## EXERCISE INSTRUCTIONS:
Search the entries for the word "piece" and pull out each line that has it.

==================================================

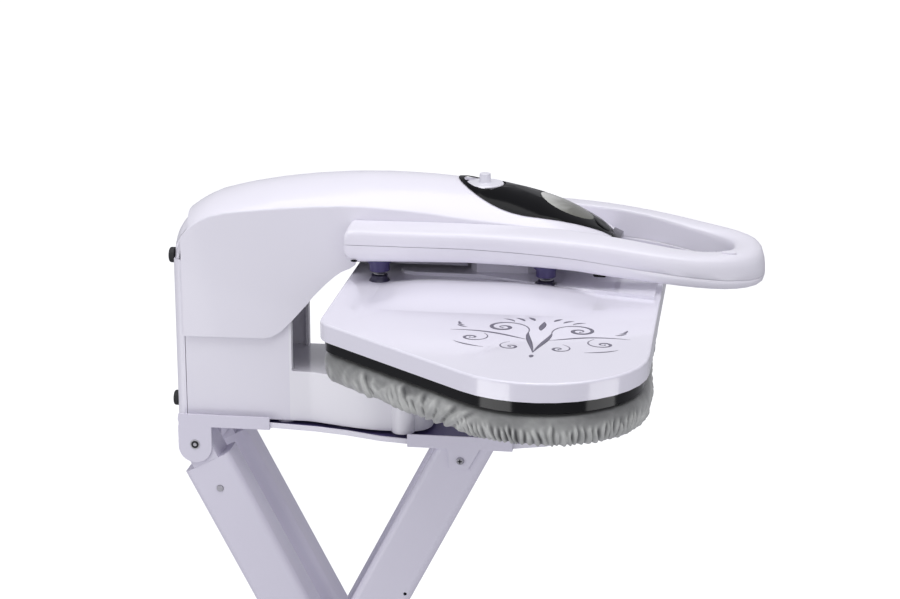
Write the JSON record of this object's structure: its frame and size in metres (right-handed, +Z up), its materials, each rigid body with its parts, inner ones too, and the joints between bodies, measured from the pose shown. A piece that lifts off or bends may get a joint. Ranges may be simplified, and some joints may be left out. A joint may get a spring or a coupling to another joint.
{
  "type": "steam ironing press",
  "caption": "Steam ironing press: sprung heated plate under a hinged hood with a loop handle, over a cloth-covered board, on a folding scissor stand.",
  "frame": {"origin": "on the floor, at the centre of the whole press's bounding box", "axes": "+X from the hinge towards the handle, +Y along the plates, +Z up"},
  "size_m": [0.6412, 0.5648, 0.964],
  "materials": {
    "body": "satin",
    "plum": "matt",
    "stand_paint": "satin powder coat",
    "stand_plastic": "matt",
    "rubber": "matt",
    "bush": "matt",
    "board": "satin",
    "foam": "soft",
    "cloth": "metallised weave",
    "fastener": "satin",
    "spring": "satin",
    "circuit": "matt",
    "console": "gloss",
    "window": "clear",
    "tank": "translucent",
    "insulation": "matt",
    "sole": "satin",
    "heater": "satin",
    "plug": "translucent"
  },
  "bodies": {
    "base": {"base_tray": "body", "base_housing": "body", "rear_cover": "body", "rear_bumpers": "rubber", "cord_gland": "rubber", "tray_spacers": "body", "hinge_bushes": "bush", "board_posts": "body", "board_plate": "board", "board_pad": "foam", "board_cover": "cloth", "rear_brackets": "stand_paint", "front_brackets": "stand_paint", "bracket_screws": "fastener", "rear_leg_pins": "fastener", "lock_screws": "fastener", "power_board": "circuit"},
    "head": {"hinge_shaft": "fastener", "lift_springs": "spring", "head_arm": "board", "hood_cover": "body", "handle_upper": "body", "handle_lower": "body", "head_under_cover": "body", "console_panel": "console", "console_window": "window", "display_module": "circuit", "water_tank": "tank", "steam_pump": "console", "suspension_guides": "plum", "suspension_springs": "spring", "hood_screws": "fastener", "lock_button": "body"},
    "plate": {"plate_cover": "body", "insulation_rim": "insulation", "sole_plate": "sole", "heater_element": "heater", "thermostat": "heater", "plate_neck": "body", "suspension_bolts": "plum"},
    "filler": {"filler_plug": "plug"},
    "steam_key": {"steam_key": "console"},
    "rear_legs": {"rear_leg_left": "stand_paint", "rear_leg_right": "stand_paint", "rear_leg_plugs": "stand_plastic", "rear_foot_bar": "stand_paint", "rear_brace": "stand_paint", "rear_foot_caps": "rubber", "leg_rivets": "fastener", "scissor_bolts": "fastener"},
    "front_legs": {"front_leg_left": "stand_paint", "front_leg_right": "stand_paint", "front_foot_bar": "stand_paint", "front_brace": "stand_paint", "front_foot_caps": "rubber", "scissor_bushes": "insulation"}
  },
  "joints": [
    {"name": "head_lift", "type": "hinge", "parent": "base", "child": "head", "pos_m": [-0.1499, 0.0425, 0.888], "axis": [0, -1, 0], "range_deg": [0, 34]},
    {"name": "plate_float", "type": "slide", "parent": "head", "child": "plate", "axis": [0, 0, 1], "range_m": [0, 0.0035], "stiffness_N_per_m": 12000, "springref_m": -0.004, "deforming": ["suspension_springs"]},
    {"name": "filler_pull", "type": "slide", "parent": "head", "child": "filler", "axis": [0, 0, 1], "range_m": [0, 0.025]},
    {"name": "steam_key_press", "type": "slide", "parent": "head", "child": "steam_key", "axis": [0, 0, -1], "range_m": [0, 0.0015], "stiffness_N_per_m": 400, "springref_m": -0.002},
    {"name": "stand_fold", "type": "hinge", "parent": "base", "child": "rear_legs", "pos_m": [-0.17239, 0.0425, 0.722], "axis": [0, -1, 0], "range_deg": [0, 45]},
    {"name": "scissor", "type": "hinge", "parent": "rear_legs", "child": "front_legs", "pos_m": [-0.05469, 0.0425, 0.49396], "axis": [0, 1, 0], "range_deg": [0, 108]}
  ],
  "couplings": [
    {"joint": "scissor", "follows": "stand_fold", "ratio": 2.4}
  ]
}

==================================================

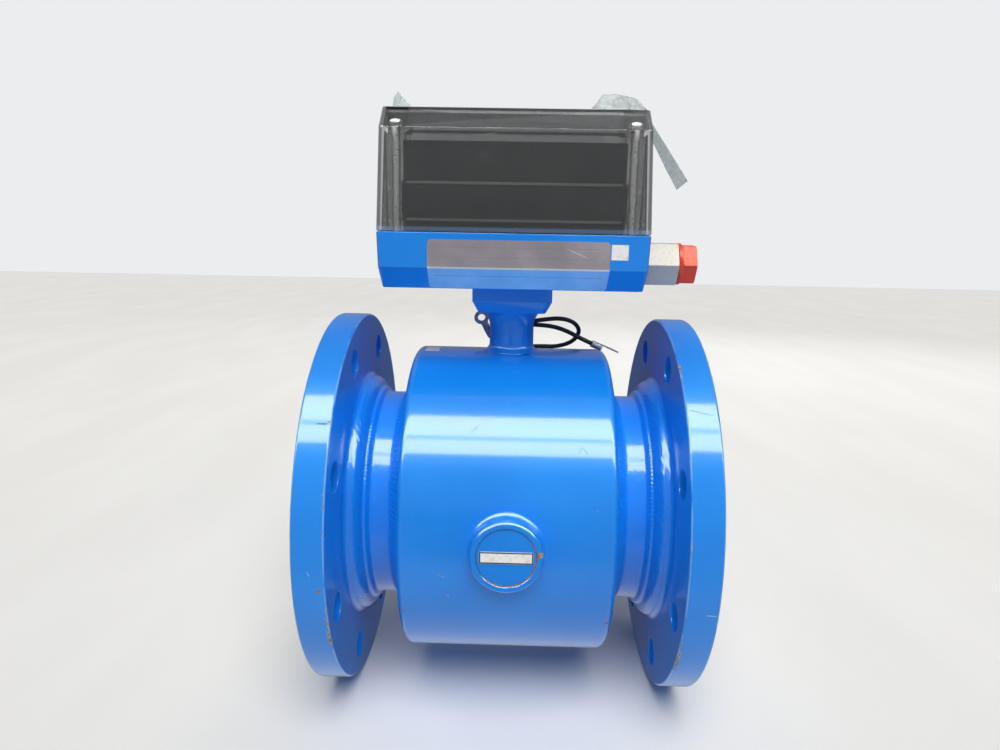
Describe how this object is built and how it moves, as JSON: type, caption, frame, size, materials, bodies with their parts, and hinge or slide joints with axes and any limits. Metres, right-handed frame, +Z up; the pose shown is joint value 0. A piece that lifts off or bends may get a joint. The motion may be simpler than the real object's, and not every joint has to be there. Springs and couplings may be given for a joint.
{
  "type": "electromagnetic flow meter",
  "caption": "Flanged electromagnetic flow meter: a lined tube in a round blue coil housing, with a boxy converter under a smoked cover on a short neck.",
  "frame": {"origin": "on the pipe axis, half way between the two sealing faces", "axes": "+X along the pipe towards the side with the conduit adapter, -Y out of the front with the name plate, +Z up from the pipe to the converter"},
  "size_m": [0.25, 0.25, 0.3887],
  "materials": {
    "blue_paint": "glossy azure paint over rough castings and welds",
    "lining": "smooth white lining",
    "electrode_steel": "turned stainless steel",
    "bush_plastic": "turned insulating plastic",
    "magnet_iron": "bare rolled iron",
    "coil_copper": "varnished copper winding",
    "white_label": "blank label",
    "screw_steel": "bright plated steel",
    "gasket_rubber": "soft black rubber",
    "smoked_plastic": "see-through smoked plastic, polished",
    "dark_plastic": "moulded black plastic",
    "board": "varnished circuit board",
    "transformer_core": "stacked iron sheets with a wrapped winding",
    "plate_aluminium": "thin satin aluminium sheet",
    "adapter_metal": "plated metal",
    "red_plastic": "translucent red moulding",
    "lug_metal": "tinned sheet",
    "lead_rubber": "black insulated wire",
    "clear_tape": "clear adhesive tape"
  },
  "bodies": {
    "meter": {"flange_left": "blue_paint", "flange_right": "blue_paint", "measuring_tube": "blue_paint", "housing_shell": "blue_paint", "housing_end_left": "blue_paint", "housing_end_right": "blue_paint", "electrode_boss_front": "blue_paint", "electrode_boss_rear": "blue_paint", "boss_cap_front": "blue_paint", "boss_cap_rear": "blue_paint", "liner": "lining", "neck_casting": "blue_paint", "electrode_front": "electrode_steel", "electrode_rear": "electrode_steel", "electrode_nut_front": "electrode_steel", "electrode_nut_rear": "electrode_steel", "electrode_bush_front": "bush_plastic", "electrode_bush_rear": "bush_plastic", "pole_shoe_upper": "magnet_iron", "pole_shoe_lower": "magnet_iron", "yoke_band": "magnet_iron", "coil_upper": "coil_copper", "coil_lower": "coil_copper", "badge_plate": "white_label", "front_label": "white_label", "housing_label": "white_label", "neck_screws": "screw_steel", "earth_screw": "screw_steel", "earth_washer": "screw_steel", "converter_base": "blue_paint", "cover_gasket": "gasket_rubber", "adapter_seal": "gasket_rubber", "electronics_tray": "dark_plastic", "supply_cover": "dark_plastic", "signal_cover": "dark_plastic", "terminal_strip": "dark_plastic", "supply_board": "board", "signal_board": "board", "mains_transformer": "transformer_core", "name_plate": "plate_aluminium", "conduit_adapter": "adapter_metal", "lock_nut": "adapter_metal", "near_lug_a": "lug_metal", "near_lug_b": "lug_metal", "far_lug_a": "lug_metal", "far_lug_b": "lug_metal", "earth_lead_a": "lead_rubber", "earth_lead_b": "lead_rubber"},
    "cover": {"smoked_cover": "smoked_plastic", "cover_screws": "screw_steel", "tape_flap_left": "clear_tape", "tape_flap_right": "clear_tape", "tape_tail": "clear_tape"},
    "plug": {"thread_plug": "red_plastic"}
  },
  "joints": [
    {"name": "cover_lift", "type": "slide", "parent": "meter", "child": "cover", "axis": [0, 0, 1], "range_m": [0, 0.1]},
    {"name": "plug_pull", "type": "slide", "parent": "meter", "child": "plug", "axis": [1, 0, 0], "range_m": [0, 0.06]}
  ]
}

==================================================

## WRITTEN RESPONSE:
Write the JSON record of this object's structure: its frame and size in metres (right-handed, +Z up), its materials, each rigid body with its parts, inner ones too, and the joints between bodies, measured from the pose shown. A piece that lifts off or bends may get a joint. Ranges may be simplified, and some joints may be left out. A joint may get a spring or a coupling to another joint.
Describe how this object is built and how it moves, as JSON: type, caption, frame, size, materials, bodies with their parts, and hinge or slide joints with axes and any limits. Metres, right-handed frame, +Z up; the pose shown is joint value 0. A piece that lifts off or bends may get a joint. The motion may be simpler than the real object's, and not every joint has to be there. Springs and couplings may be given for a joint.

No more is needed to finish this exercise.